Abstract

Available safety egress time (ASET) is the basic essessing criteria in performance-based fire safety design, which will directly determine the success of building design from the results of evaluation. In general, the ASET in performance-based egress design complies with the smoke layer height descending to a certain distance above the floor. Through full scale experiment of compartment fire in this study, we demonstrated that (1) the relationships between the predicted descending time of smoke layer by ”Two Zone Model” and the practical descending time of smoke layer by experimental measurements; and (2) the comparisons between the descending time of smoke layer and the threshold values of other correlative influential factors, which serve to analyze and calculate the reasonable descending smoke layer height in egress design.
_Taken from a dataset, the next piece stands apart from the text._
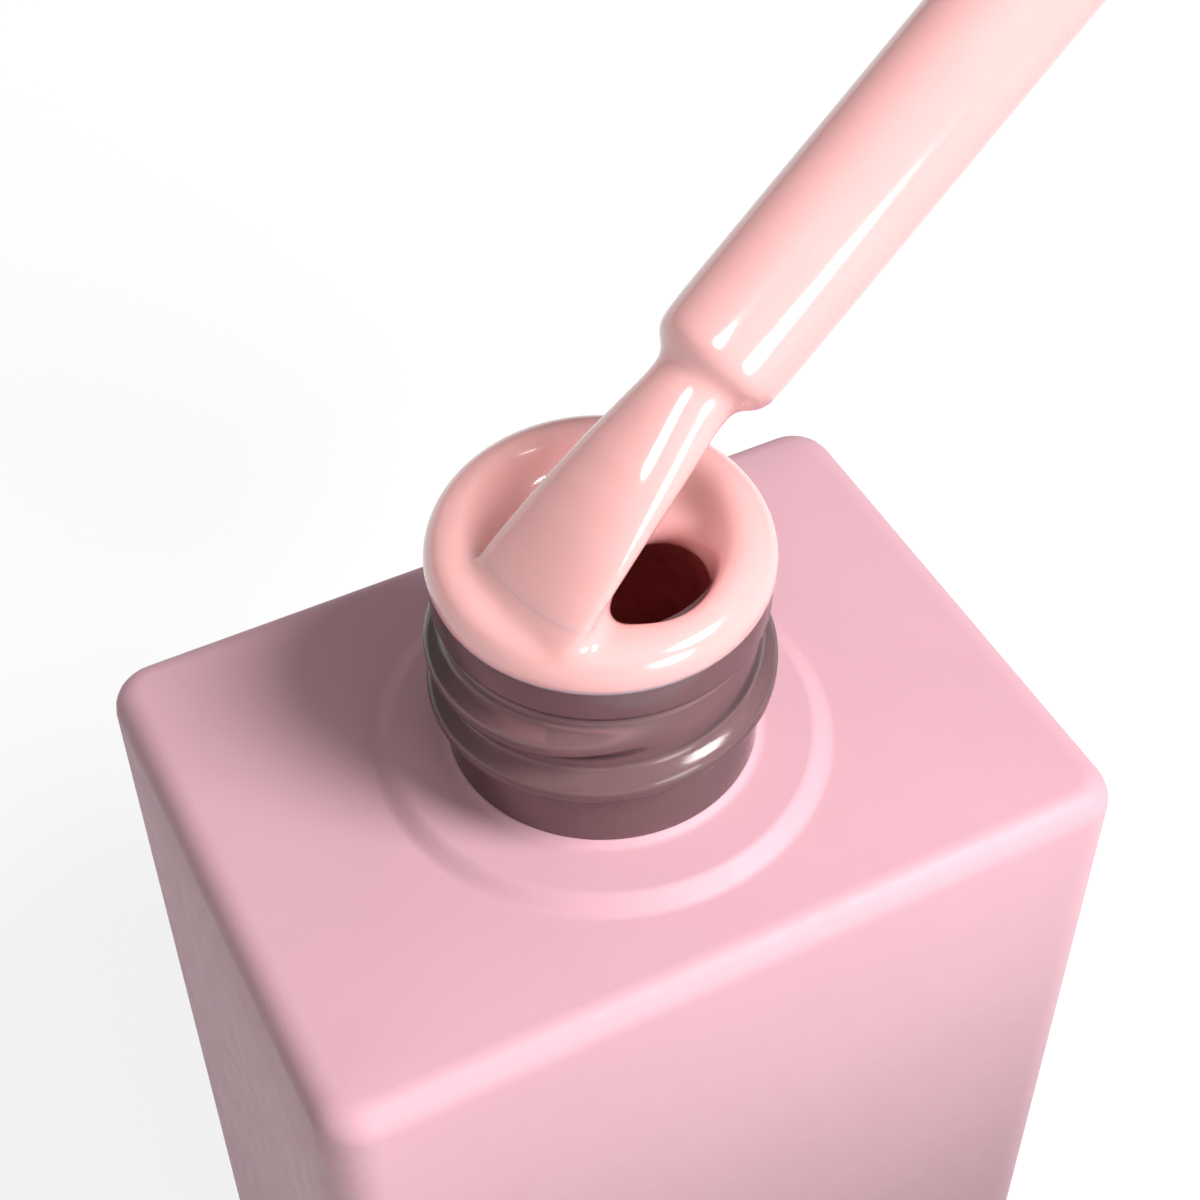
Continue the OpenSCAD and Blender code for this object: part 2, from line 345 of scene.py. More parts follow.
def bristle_material(name, colour):
    """Bundled filaments: fine streaks along the brush axis."""
    mat, nodes, links, shader = material(name)
    coords = nodes.new("ShaderNodeTexCoord")
    turn = nodes.new("ShaderNodeMapping")
    turn.vector_type = "TEXTURE"
    turn.inputs["Rotation"].default_value = BRUSH_AXIS.to_track_quat("Z", "Y").to_euler()
    turn.inputs["Scale"].default_value = (1.0, 1.0, 40.0)
    streaks = nodes.new("ShaderNodeTexNoise")
    streaks.inputs["Scale"].default_value = 9000.0
    links.new(coords.outputs["Object"], turn.inputs["Vector"])
    links.new(turn.outputs["Vector"], streaks.inputs["Vector"])
    links.new(
        ramp(nodes, links, streaks.outputs["Fac"], [(0.35, shade(colour, 0.75)), (0.65, shade(colour, 1.1))]),
        shader.inputs["Base Color"])
    shader.inputs["Roughness"].default_value = 0.35
    bump(nodes, links, shader, streaks.outputs["Fac"], 0.08 * MM, 0.6)
    return mat


def metal_material(name, colour):
    """Drawn flat wire."""
    mat, nodes, links, shader = material(name)
    grain = object_noise(nodes, links, 4000.0, 3.0)
    links.new(
        ramp(nodes, links, grain, [(0.3, shade(colour, 0.85)), (0.7, shade(colour, 1.05))]),
        shader.inputs["Base Color"])
    links.new(level(nodes, links, grain, 0.25, 0.4), shader.inputs["Roughness"])
    shader.inputs["Metallic"].default_value = 1.0
    return mat


# ---------------------------------------------------------------- mesh helpers


def settings():
    return bpy.context.scene.polish_bottle


def add_piece(name, mesh, mat, body, slot, *replaced):
    """Puts a finished mesh in the scene, on its body, in place of its CAD nodes."""
    mesh.name = name
    piece = bpy.data.objects.new(name, mesh)
    bpy.context.scene.collection.objects.link(piece)
    mesh.materials.clear()
    mesh.materials.append(mat)
    mesh.shade_smooth()
    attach(piece, body)
    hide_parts(*replaced)
    return piece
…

From the experimental results, we also concluded as follows: (1) by comparing the experimental data with the estimated value, the trends of descending time of smoke layer is close to estimated value when N is equal to 20%. When the evaluation is by ”N-Percent Method”, adopting 20% as the N value is suggested. (2) In the compartment fire experiment, the experimental and estimated values of the descending time of smoke layer to 1.8 meter above the floor are approximately the same. (3) In compartment fire experiment, the time of smoke layer descending to 1.8 meter above the floor is close to the time reaching threshold values of smoke particle density, carbon monoxide concentration, heat flux, and temperature produced by the smoke layer within the same experiments.